Attending to the Virtual School Hell in Louisiana

Danielle Dreilinger, a reporter at, has recently written a story about virtual charters in Louisiana that brings home a national story appearing Education Week.

Oregon educator Darcy Bedortha spent 15 months in “virtual-charter hell” teaching for K12, an online education company with a foothold in Louisiana. The company runs the 1,795-student Louisiana Virtual Charter Academy for a nonprofit board and offers 21 free-standing classes through the state’s Course Choice mini-voucher program.
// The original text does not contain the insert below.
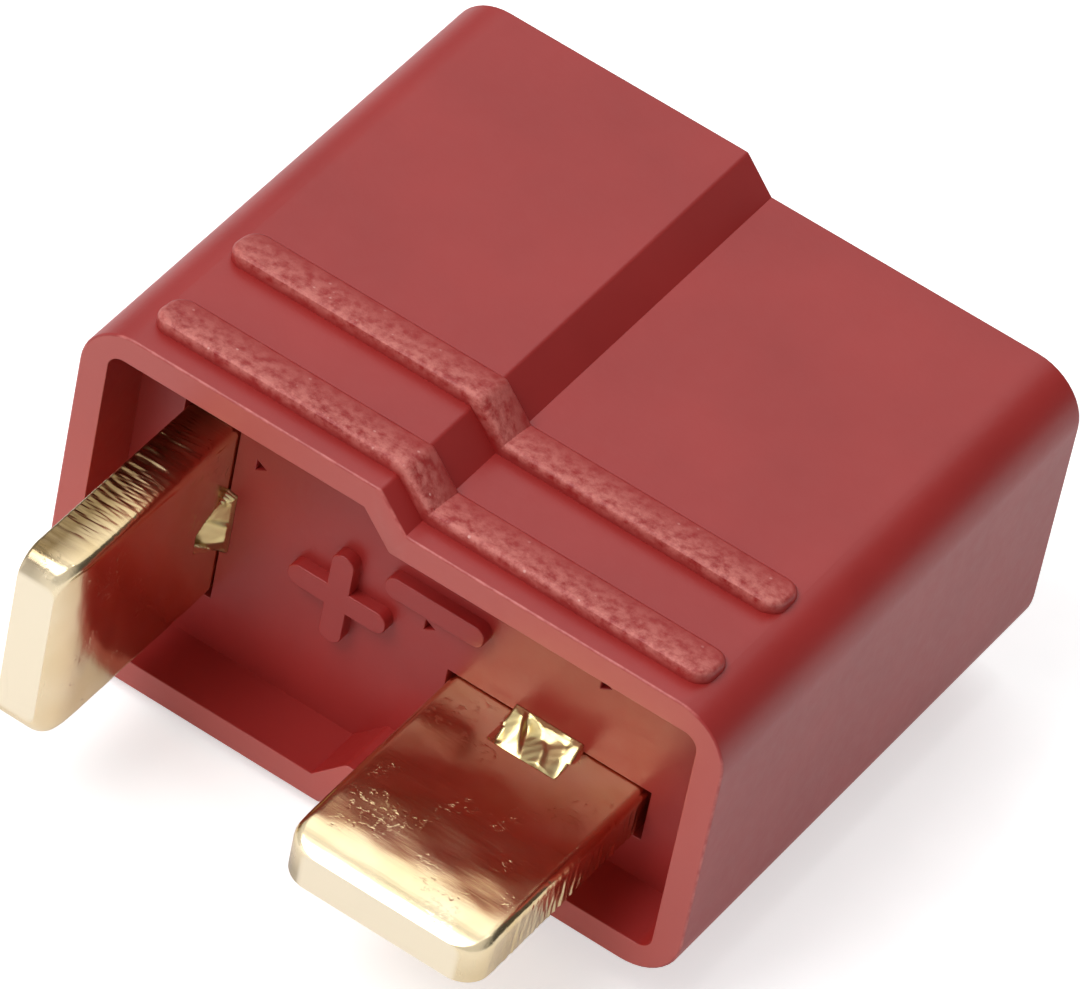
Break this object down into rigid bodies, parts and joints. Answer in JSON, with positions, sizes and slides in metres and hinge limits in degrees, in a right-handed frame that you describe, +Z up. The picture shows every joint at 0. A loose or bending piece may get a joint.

While Danielle’s story is a little short on specifics according to several commenters, it does draw attention to one of the many poorly designed and managed programs John White and LDOE have thrust upon the state as a salvation for high risk students and a “choice” that parents and students need. What is made very clear by Darcy’s story (which I strongly encourage you to read to understand the reality behind the hype about virtual schools and in-line learning) is that many of the Virtual schools promoted by LDOE are not valid choices, not supervised, are designed to drive profit to a few at the expense of many poor and already underserved children in our state and across the nation. Even teachers that want to reach children are unable to because of constraints on their time by the enormous workloads, high student turnover rates, lack of controls and terrible medium. Darcy’s story is powerful but sadly not unique. There is a caveat I would like to add about who is responsible for this slow moving tragedy. The LDOE in our state, specifically John White and his one of TFA run offices are completely culpable and even encouraged the abuse we see through their intentional mismanagement.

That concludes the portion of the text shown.